Stored data entries:
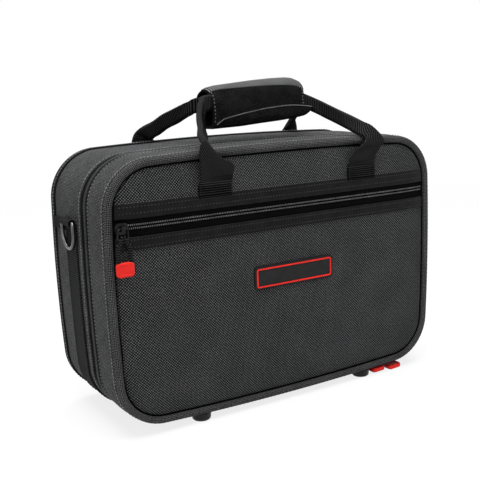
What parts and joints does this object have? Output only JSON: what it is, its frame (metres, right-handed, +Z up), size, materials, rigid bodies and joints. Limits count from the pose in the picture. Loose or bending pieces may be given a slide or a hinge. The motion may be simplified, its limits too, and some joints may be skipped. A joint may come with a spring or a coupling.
{
  "type": "clarinet case",
  "caption": "Soft-sided clarinet case that stands on feet, with a zipped lid, a front pocket, two carrying straps joined by a peel-open grip, side rings and a fitted plush insert.",
  "frame": {"origin": "on the floor, under the middle of the whole part's box", "axes": "+X runs right along the front, the front panel faces -Y, +Z is up"},
  "size_m": [0.355, 0.1372, 0.2899],
  "materials": {
    "ballistic_weave": "matte",
    "gusset_twill": "matte",
    "binding": "matte",
    "webbing": "matte",
    "coated_strip": "gloss",
    "zip_tape": "matte",
    "coil": "satin",
    "loop_fabric": "matte",
    "slider_metal": "satin",
    "ring_metal": "satin",
    "black_rubber": "matte",
    "red_rubber": "satin",
    "foam": "matte",
    "plush": "matte"
  },
  "bodies": {
    "base": {"base_foam": "foam", "rear_gusset": "gusset_twill", "rear_panel": "ballistic_weave", "rear_binding": "binding", "base_zip_tape": "zip_tape", "base_zip_coil": "coil", "zip_stops": "webbing", "hinge_fabric": "gusset_twill", "clarinet_insert": "plush", "side_webbing": "webbing", "ring_tab_right": "webbing", "ring_tab_left": "webbing", "rear_feet": "black_rubber", "rear_strap_ends": "webbing"},
    "rear_handle": {"rear_strap": "webbing"},
    "lid": {"lid_foam": "foam", "front_gusset": "gusset_twill", "front_piping": "gusset_twill", "lid_zip_tape": "zip_tape", "lid_zip_coil": "coil", "lid_pad": "plush", "pocket_lining": "plush", "front_panel_upper": "ballistic_weave", "front_panel_lower": "ballistic_weave", "pocket_flange_upper": "coated_strip", "pocket_flange_lower": "coated_strip", "pocket_tape_upper": "zip_tape", "pocket_tape_lower": "zip_tape", "pocket_coil": "coil", "badge_plate": "black_rubber", "badge_frame": "red_rubber", "front_feet": "black_rubber", "front_strap_ends": "webbing"},
    "front_handle": {"front_strap": "webbing", "grip_wrap": "loop_fabric"},
    "grip_cover": {"grip_flap": "loop_fabric"},
    "pocket_runner": {"pocket_slider": "slider_metal"},
    "pocket_pull": {"pocket_pull_loop": "slider_metal", "pocket_puller": "black_rubber", "pocket_pull_tip": "red_rubber"},
    "main_runner_a": {"main_a_slider": "slider_metal"},
    "main_pull_a": {"main_a_pull_loop": "slider_metal", "main_a_puller": "black_rubber", "main_a_pull_tip": "red_rubber"},
    "main_runner_b": {"main_b_slider": "slider_metal"},
    "main_pull_b": {"main_b_pull_loop": "slider_metal", "main_b_puller": "black_rubber", "main_b_pull_tip": "red_rubber"},
    "ring_right": {"d_ring_right": "ring_metal"},
    "ring_left": {"d_ring_left": "ring_metal"}
  },
  "joints": [
    {"name": "lid_hinge", "type": "hinge", "parent": "base", "child": "lid", "pos_m": [0, -0.015, 0.006], "axis": [1, 0, 0], "range_deg": [0, 150], "deforming": ["hinge_fabric", "base_zip_tape", "base_zip_coil", "lid_zip_tape", "lid_zip_coil"]},
    {"name": "front_handle_swing", "type": "hinge", "parent": "lid", "child": "front_handle", "pos_m": [0, -0.0638, 0.2095], "axis": [1, 0, 0], "range_deg": [0, 150]},
    {"name": "rear_handle_swing", "type": "hinge", "parent": "base", "child": "rear_handle", "pos_m": [0, 0.066, 0.2095], "axis": [-1, 0, 0], "range_deg": [0, 150]},
    {"name": "grip_flap_peel", "type": "hinge", "parent": "front_handle", "child": "grip_cover", "pos_m": [0, 0.0061, 0.2899], "axis": [1, 0, 0], "range_deg": [0, 120], "deforming": ["grip_flap"]},
    {"name": "pocket_zip_slide", "type": "slide", "parent": "lid", "child": "pocket_runner", "axis": [1, 0, 0], "range_m": [0, 0.306]},
    {"name": "pocket_pull_swing", "type": "hinge", "parent": "pocket_runner", "child": "pocket_pull", "pos_m": [-0.15852, -0.0664, 0.1818], "axis": [-1, 0, 0], "range_deg": [0, 165]},
    {"name": "main_a_slide", "type": "slide", "parent": "lid", "child": "main_runner_a", "axis": [0.9994, 0, 0.0355], "range_m": [0, 0.006]},
    {"name": "main_a_pull_swing", "type": "hinge", "parent": "main_runner_a", "child": "main_pull_a", "pos_m": [0.10817, -0.015, 0.00402], "axis": [0.9994, 0, 0.0355], "range_deg": [0, 165]},
    {"name": "main_b_travel", "type": "hinge", "parent": "lid", "child": "main_runner_b", "pos_m": [0.12644, -0.015, 0.05166], "axis": [0, -1, 0], "range_deg": [0, 76]},
    {"name": "main_b_pull_swing", "type": "hinge", "parent": "main_runner_b", "child": "main_pull_b", "pos_m": [0.1293, -0.015, 0.00485], "axis": [0.9981, 0, 0.061], "range_deg": [0, 165]},
    {"name": "ring_right_swing", "type": "hinge", "parent": "base", "child": "ring_right", "pos_m": [0.17435, 0.0155, 0.1785], "axis": [0, -1, 0], "range_deg": [0, 150]},
    {"name": "ring_left_swing", "type": "hinge", "parent": "base", "child": "ring_left", "pos_m": [-0.17435, 0.0155, 0.1785], "axis": [0, 1, 0], "range_deg": [0, 150]}
  ]
}
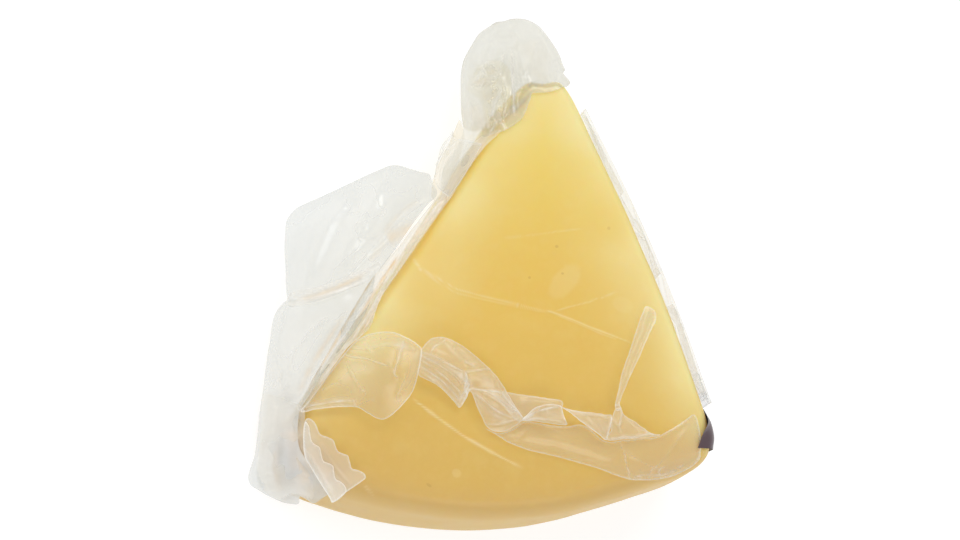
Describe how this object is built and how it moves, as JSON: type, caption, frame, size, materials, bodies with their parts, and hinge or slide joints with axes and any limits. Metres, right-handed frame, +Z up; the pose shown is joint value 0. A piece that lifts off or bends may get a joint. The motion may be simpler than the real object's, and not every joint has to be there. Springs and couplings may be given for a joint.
{
  "type": "wrapped wedge of cheese",
  "caption": "Wedge of firm pale-yellow cheese with a rounded rind edge, lying flat in its torn, crumpled clear film wrapper.",
  "frame": {"origin": "middle of the footprint, on the surface the wedge lies on", "axes": "+Z up, +Y from the rind towards the tip along the wedge's length, +X to the right"},
  "size_m": [0.1179, 0.1402, 0.0449],
  "materials": {
    "cheese": "smooth, waxy, slightly translucent firm cheese",
    "clear_film": "clear, glossy, crumpled packaging film",
    "crimped_film": "two heat-sealed layers of clear film, cut in a zigzag",
    "label": "dark purple-grey gloss label paper, plain"
  },
  "bodies": {
    "root": {"cheese_wedge": "cheese", "film_base": "clear_film", "film_hood": "clear_film", "film_left_side": "clear_film", "film_left_flap": "clear_film", "film_lower_flap": "clear_film", "film_tongue": "clear_film", "film_band": "clear_film", "film_torn_strip": "clear_film", "film_lower_skin": "clear_film", "film_right_side": "clear_film", "film_right_ribbon": "clear_film", "end_seal_front": "crimped_film", "end_seal_back": "crimped_film", "label_corner": "label"}
  },
  "joints": []
}
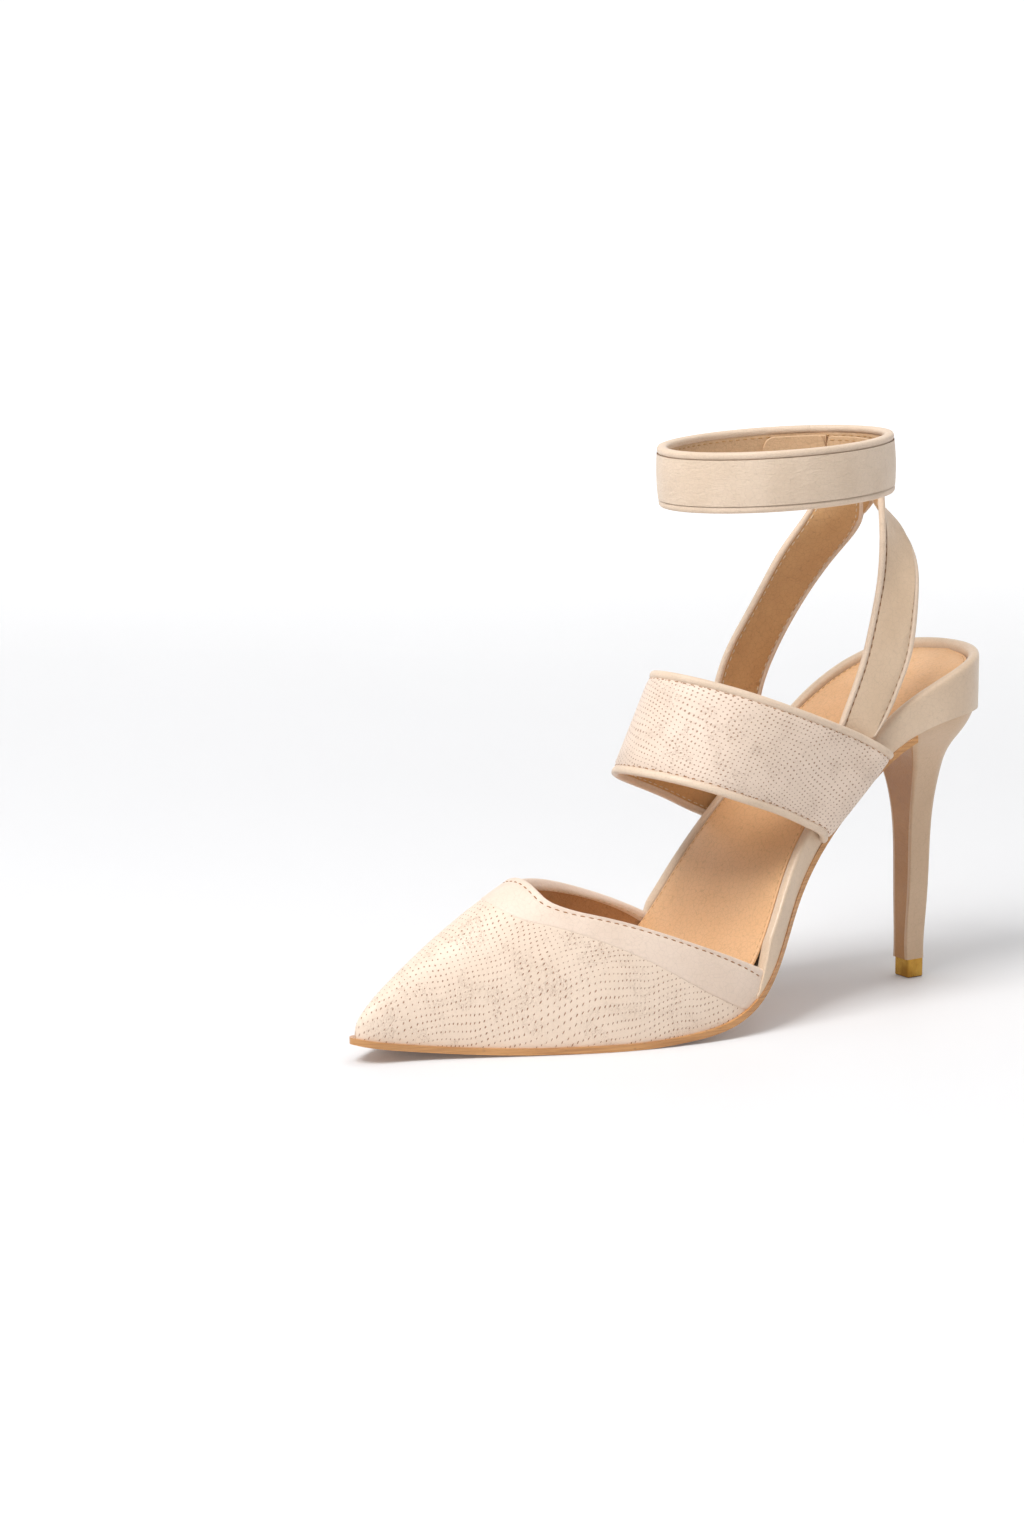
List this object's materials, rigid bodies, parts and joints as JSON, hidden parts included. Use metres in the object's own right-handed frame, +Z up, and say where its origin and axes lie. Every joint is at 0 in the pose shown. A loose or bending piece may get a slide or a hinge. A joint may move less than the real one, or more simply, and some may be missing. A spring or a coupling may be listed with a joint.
{
  "type": "high heel pump",
  "caption": "Pointed high heel pump with open sides, a wide instep strap, two back slings meeting at a closed ankle band, and a slim covered stiletto heel.",
  "frame": {"origin": "on the ground, in the face of the heel's top lift", "axes": "+Z up; -Y from the heel to the toe tip; +X to the outer side of this left shoe"},
  "size_m": [0.0729, 0.2251, 0.1794],
  "materials": {
    "embossed_leather": "beige leather with a fine reptile-like emboss, semi-matt",
    "band_leather": "smooth beige leather, semi-matt",
    "edge_leather": "beige leather rolled over and stitched along the edge",
    "lining_leather": "golden tan lining leather, matt",
    "sock_leather": "tan sock leather, matt",
    "rim_leather": "beige leather pulled tight round the insole",
    "sole_leather": "tan sole leather, waxed edge",
    "heel_leather": "beige leather glued round the heel",
    "breast_leather": "golden brown leather on the heel breast",
    "brass": "polished brass",
    "lift_plastic": "hard brown polyurethane",
    "heel_plastic": "moulded plastic heel, hidden under its cover",
    "steel": "plain steel",
    "board": "fibre insole board and fillers",
    "foam": "thin foam padding",
    "tape": "nylon hook and loop tape"
  },
  "bodies": {
    "shoe": {"vamp_forepart": "embossed_leather", "vamp_topline_band": "band_leather", "toe_puff": "board", "vamp_interlining": "board", "vamp_lining": "lining_leather", "outsole": "sole_leather", "bottom_filler": "board", "shank_spring": "steel", "rim_wrap": "rim_leather", "heel_tube": "steel", "heel_screw": "steel", "heel_nails": "steel", "heel_core": "heel_plastic", "heel_breast_cover": "breast_leather", "heel_cover": "heel_leather", "insole_board": "board", "sock_padding": "foam", "sock_lining": "sock_leather", "heel_ferrule": "brass", "top_lift": "lift_plastic", "lift_pin": "steel", "instep_strap_leather": "embossed_leather", "instep_strap_lining": "lining_leather", "instep_strap_front_edge": "edge_leather", "instep_strap_rear_edge": "edge_leather"},
    "collar": {"outer_sling_leather": "band_leather", "outer_sling_lining": "lining_leather", "outer_sling_front_edge": "edge_leather", "outer_sling_rear_edge": "edge_leather", "inner_sling_leather": "band_leather", "inner_sling_lining": "lining_leather", "inner_sling_front_edge": "edge_leather", "inner_sling_rear_edge": "edge_leather", "band_leather": "band_leather", "band_padding": "foam", "band_lining": "lining_leather", "band_lower_edge": "edge_leather", "band_upper_edge": "edge_leather", "closure_tab": "lining_leather", "tab_root": "lining_leather", "loop_tape": "tape", "sling_patch": "lining_leather"},
    "ankle_flap": {"flap_leather": "band_leather", "flap_padding": "foam", "flap_lining": "lining_leather", "flap_lower_edge": "edge_leather", "flap_upper_edge": "edge_leather", "hook_tape": "tape"}
  },
  "joints": [
    {"name": "collar_tilt", "type": "hinge", "parent": "shoe", "child": "collar", "pos_m": [0, -0.046, 0.084], "axis": [-1, 0, 0], "range_deg": [-8, 10]},
    {"name": "flap_fold", "type": "hinge", "parent": "collar", "child": "ankle_flap", "pos_m": [-0.00117, -0.09622, 0.15712], "axis": [0, -0.0506, 0.9987], "range_deg": [0, 110]}
  ]
}
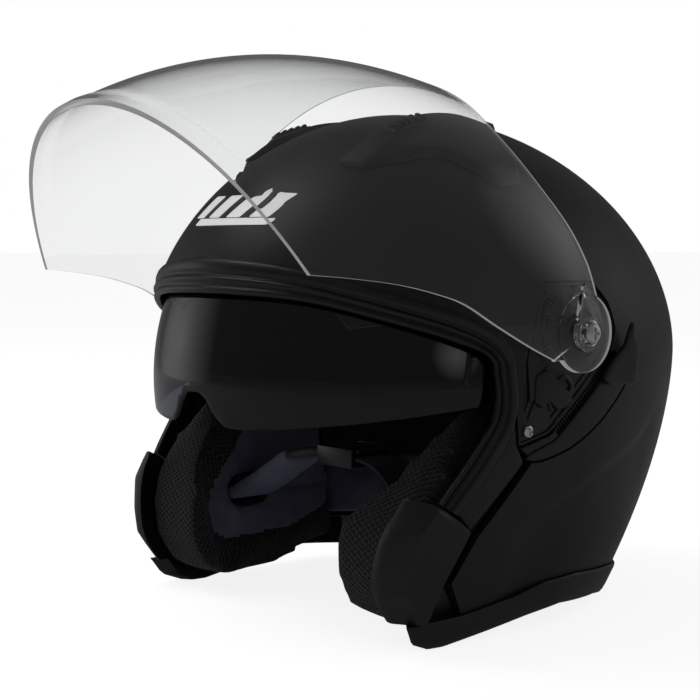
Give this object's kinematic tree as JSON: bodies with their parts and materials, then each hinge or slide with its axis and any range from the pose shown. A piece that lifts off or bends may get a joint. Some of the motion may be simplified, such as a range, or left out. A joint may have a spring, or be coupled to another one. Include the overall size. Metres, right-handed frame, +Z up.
{
  "type": "open face motorcycle helmet",
  "caption": "Open face motorcycle helmet with a raised clear visor on ratchet hinges, a drop-down smoked sun visor, sliding top vents, removable pads and a buckled chin strap.",
  "frame": {"origin": "centre of the bounding box's footprint, on the surface the helmet stands on", "axes": "+Z up, the face looks along -Y, +X is the wearer's left"},
  "size_m": [0.265, 0.3404, 0.2666],
  "materials": {
    "shell_matte": "matte black paint over moulded shell",
    "trim_satin": "fine-grained satin black plastic",
    "gasket_rubber": "satin ribbed rubber",
    "foam": "moulded bead foam",
    "knit_fabric": "open spacer mesh knit",
    "lining_fabric": "brushed lining, navy black",
    "clear_visor": "clear polished polycarbonate",
    "smoke_visor": "dark smoked polycarbonate",
    "hinge_plastic": "semi-gloss black nylon",
    "steel": "bright plated",
    "webbing": "woven webbing",
    "mark_white": "printed mark"
  },
  "bodies": {
    "helmet": {"outer_shell": "shell_matte", "eps_liner": "foam", "crown_pad": "lining_fabric", "neck_roll": "lining_fabric", "cheek_pad_left": "knit_fabric", "cheek_pad_right": "knit_fabric", "face_gasket": "gasket_rubber", "neck_trim": "trim_satin", "jaw_cover_left": "trim_satin", "jaw_cover_right": "trim_satin", "port_strip_left": "hinge_plastic", "port_strip_right": "hinge_plastic", "hinge_plate_left": "hinge_plastic", "hinge_plate_right": "hinge_plastic", "pivot_screw_left": "steel", "pivot_screw_right": "steel", "plate_screw_left": "steel", "plate_screw_right": "steel", "side_cover_left": "shell_matte", "side_cover_right": "shell_matte", "sun_visor_pin_left": "steel", "sun_visor_pin_right": "steel", "top_vent_left": "trim_satin", "top_vent_right": "trim_satin", "rear_vent": "trim_satin", "forehead_mark": "mark_white", "chin_strap_left": "webbing", "chin_strap_right": "webbing", "strap_anchor_left": "steel", "strap_anchor_right": "steel", "buckle_body": "steel", "buckle_tongue": "hinge_plastic"},
    "visor": {"visor": "clear_visor", "visor_cap_left": "clear_visor", "visor_cap_right": "clear_visor"},
    "sun_visor": {"sun_visor": "smoke_visor"},
    "sun_visor_lever": {"sun_visor_lever": "hinge_plastic"},
    "release_lever_left": {"release_lever_left": "hinge_plastic"},
    "release_lever_right": {"release_lever_right": "hinge_plastic"},
    "vent_slider_left": {"vent_slider_left": "trim_satin"},
    "vent_slider_right": {"vent_slider_right": "trim_satin"},
    "buckle_lever": {"buckle_lever": "steel"}
  },
  "joints": [
    {"name": "visor_hinge", "type": "hinge", "parent": "helmet", "child": "visor", "pos_m": [0, 0.01119, 0.1385], "axis": [1, 0, 0], "range_deg": [0, 52]},
    {"name": "sun_visor_hinge", "type": "hinge", "parent": "helmet", "child": "sun_visor", "pos_m": [0, 0.00619, 0.113], "axis": [-1, 0, 0], "range_deg": [0, 38]},
    {"name": "sun_visor_lever_slide", "type": "slide", "parent": "helmet", "child": "sun_visor_lever", "axis": [0, -0.736, -0.677], "range_m": [0, 0.02]},
    {"name": "release_slide_left", "type": "slide", "parent": "helmet", "child": "release_lever_left", "axis": [0, 0, 1], "range_m": [0, 0.0025], "stiffness_N_per_m": 300},
    {"name": "release_slide_right", "type": "slide", "parent": "helmet", "child": "release_lever_right", "axis": [0, 0, 1], "range_m": [0, 0.0025], "stiffness_N_per_m": 300},
    {"name": "vent_slide_left", "type": "slide", "parent": "helmet", "child": "vent_slider_left", "axis": [0, 0.97, 0.243], "range_m": [0, 0.008]},
    {"name": "vent_slide_right", "type": "slide", "parent": "helmet", "child": "vent_slider_right", "axis": [0, 0.97, 0.243], "range_m": [0, 0.008]},
    {"name": "buckle_lever_hinge", "type": "hinge", "parent": "helmet", "child": "buckle_lever", "pos_m": [0.004, -0.02581, 0.079], "axis": [0, -1, 0], "range_deg": [0, 60], "stiffness_Nm_per_rad": 0.05}
  ],
  "couplings": [
    {"joint": "sun_visor_lever_slide", "follows": "sun_visor_hinge", "m_per_rad": 0.03}
  ]
}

## Requirements:
Go through the preceding material and copy each line that has the word "origin".

## Solution to this exercise:
  "frame": {"origin": "on the floor, under the middle of the whole part's box", "axes": "+X runs right along the front, the front panel faces -Y, +Z is up"},
  "frame": {"origin": "middle of the footprint, on the surface the wedge lies on", "axes": "+Z up, +Y from the rind towards the tip along the wedge's length, +X to the right"},
List this object's materials, rigid bodies, parts and joints as JSON, hidden parts included. Use metres in the object's own right-handed frame, +Z up, and say where its origin and axes lie. Every joint is at 0 in the pose shown. A loose or bending piece may get a slide or a hinge. A joint may move less than the real one, or more simply, and some may be missing. A spring or a coupling may be listed with a joint.
  "frame": {"origin": "on the ground, in the face of the heel's top lift", "axes": "+Z up; -Y from the heel to the toe tip; +X to the outer side of this left shoe"},
  "frame": {"origin": "centre of the bounding box's footprint, on the surface the helmet stands on", "axes": "+Z up, the face looks along -Y, +X is the wearer's left"},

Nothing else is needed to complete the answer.